Begin Data provided

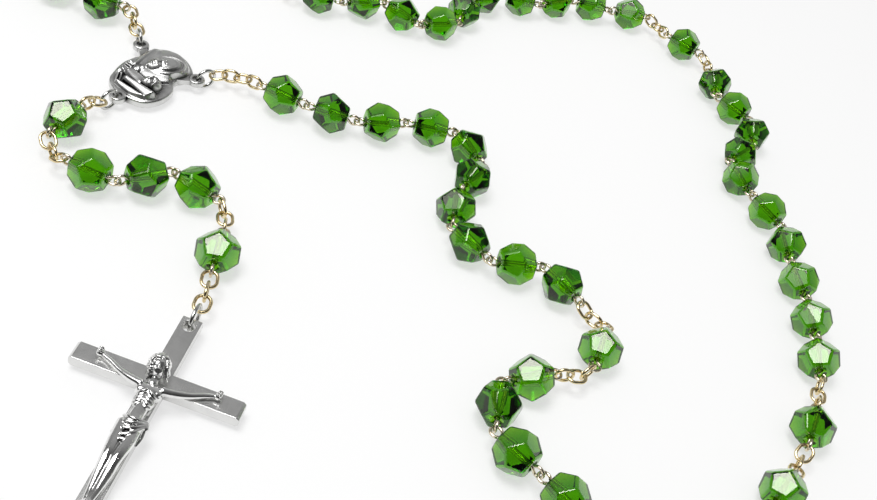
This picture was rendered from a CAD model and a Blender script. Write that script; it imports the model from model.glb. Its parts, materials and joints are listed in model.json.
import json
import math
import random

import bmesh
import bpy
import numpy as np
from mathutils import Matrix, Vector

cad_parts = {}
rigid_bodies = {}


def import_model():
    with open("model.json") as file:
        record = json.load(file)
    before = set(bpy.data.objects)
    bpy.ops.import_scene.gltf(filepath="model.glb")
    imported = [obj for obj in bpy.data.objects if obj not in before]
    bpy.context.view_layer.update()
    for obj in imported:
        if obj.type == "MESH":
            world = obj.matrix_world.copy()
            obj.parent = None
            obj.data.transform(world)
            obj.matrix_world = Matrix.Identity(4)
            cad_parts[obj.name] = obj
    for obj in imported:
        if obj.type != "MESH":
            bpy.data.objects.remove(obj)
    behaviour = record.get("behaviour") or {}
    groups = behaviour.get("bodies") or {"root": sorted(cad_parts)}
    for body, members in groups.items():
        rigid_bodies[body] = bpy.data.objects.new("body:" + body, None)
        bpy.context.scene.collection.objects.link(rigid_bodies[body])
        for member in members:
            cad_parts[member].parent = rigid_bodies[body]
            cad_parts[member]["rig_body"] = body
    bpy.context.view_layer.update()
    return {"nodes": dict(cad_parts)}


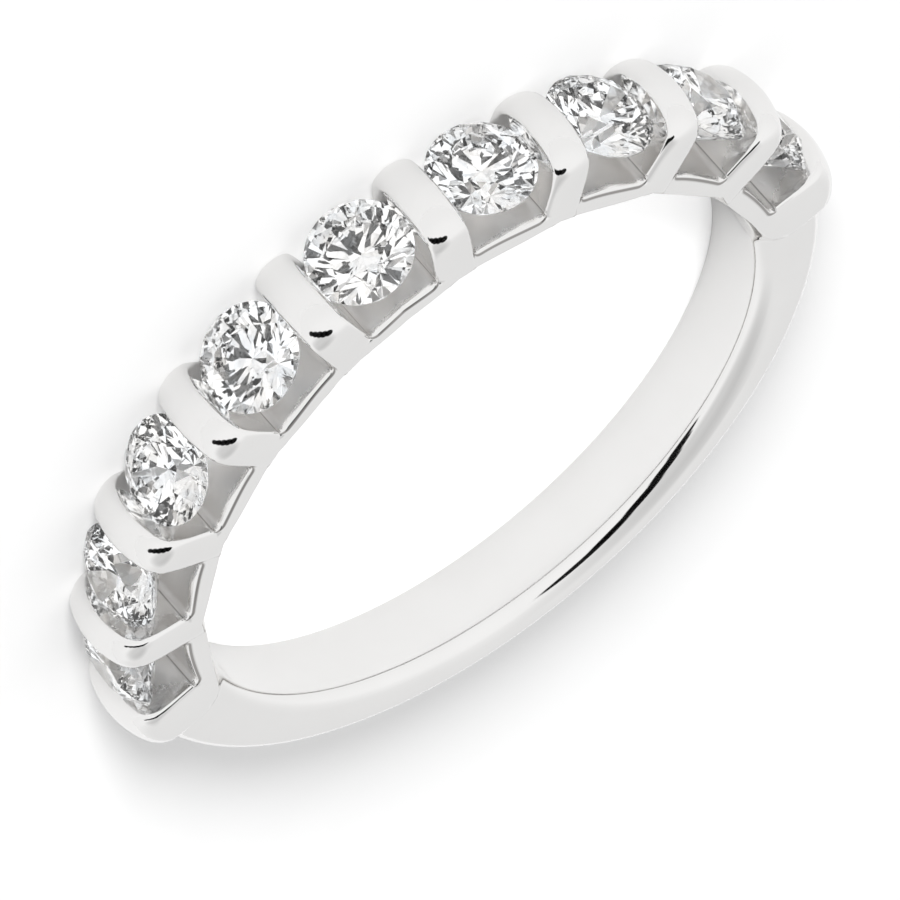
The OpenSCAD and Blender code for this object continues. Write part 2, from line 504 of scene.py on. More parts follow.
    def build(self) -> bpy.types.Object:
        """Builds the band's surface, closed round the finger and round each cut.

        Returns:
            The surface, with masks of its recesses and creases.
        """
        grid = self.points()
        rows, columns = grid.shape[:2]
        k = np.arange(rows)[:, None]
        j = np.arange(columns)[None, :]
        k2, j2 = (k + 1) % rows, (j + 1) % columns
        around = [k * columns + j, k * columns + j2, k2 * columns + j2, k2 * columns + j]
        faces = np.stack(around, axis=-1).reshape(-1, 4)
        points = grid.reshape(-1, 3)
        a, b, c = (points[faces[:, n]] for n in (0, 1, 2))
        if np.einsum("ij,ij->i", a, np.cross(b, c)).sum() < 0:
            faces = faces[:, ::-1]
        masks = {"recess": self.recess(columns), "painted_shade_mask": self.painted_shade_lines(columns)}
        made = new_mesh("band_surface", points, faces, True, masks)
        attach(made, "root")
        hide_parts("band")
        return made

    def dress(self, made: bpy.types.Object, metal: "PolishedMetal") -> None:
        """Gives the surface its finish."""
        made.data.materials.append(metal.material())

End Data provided
Begin Data provided

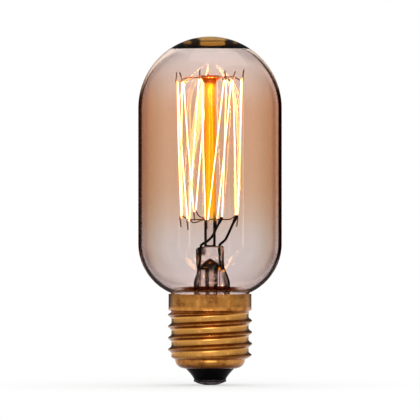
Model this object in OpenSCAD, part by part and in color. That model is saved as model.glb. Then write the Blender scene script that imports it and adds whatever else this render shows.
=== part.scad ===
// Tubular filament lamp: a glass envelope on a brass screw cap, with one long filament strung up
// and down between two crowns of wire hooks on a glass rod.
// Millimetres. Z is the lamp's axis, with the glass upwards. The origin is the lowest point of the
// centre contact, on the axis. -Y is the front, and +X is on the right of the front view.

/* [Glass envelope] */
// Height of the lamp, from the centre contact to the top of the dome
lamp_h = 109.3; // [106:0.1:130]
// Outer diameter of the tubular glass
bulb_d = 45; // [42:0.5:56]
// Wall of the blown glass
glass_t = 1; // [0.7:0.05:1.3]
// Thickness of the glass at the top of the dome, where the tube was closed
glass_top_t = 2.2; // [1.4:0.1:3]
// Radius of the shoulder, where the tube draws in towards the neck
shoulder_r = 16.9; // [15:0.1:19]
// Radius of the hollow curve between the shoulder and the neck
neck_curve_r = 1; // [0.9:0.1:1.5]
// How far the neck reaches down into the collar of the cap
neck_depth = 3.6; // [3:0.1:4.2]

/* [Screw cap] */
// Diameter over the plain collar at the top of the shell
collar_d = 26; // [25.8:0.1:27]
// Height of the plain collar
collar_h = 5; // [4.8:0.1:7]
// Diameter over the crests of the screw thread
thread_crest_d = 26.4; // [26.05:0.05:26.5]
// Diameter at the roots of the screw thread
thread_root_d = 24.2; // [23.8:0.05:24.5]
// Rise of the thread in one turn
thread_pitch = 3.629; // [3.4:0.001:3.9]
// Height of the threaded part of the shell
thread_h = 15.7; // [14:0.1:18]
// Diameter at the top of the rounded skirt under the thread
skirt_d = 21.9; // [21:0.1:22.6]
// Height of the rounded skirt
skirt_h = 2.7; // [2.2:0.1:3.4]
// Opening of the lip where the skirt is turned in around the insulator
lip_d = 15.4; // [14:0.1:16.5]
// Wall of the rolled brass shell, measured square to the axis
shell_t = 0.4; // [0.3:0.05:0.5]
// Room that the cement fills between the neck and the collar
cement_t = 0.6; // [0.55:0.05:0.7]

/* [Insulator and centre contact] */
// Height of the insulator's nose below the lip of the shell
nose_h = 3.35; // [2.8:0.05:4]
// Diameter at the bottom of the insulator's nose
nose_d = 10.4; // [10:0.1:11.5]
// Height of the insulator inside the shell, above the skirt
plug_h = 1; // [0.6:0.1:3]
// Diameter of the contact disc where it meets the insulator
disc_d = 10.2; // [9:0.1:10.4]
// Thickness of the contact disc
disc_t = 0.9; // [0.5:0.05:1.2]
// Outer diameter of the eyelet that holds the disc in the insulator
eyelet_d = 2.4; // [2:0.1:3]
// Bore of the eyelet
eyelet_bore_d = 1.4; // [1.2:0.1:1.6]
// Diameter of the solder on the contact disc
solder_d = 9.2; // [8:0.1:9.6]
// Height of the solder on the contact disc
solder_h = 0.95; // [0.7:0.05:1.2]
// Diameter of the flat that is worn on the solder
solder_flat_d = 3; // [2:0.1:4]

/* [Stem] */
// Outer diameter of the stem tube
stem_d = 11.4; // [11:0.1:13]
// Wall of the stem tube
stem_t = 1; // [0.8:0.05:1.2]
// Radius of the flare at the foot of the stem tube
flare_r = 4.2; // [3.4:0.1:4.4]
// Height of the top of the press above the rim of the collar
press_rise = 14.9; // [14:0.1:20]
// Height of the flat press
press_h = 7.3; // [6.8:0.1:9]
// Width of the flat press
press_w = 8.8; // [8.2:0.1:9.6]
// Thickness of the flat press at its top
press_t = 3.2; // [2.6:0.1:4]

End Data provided

**What is needed**
State, as a bare number, how many lines of the listing hold the word "json".

**Reply to the task**
4